─── Given information ───

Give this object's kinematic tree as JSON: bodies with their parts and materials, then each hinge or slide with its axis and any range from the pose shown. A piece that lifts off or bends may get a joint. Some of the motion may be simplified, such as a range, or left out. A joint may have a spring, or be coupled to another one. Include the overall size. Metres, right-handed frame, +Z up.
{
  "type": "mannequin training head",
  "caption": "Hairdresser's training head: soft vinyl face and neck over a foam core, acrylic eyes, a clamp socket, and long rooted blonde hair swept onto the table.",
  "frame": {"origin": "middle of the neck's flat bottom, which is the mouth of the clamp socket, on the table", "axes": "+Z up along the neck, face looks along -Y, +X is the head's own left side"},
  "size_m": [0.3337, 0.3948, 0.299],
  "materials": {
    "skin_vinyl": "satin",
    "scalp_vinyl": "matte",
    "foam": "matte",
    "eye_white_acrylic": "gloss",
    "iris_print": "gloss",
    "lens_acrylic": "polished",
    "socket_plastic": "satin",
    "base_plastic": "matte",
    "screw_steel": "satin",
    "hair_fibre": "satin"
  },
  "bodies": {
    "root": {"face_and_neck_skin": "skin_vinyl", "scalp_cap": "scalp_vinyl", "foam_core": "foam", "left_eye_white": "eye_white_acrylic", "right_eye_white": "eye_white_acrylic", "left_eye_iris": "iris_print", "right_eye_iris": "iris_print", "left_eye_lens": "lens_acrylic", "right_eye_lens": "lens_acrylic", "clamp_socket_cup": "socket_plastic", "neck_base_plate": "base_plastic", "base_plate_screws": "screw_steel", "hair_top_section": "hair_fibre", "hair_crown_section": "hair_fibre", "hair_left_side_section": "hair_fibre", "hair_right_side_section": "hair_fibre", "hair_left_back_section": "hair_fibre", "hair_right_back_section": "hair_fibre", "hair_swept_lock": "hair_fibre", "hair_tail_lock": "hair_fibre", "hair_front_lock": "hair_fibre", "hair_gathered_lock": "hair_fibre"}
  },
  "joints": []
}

───

Extract from the data every line where "materials" shows up.

Give this object's kinematic tree as JSON: bodies with their parts and materials, then each hinge or slide with its axis and any range from the pose shown. A piece that lifts off or bends may get a joint. Some of the motion may be simplified, such as a range, or left out. A joint may have a spring, or be coupled to another one. Include the overall size. Metres, right-handed frame, +Z up.
  "materials": {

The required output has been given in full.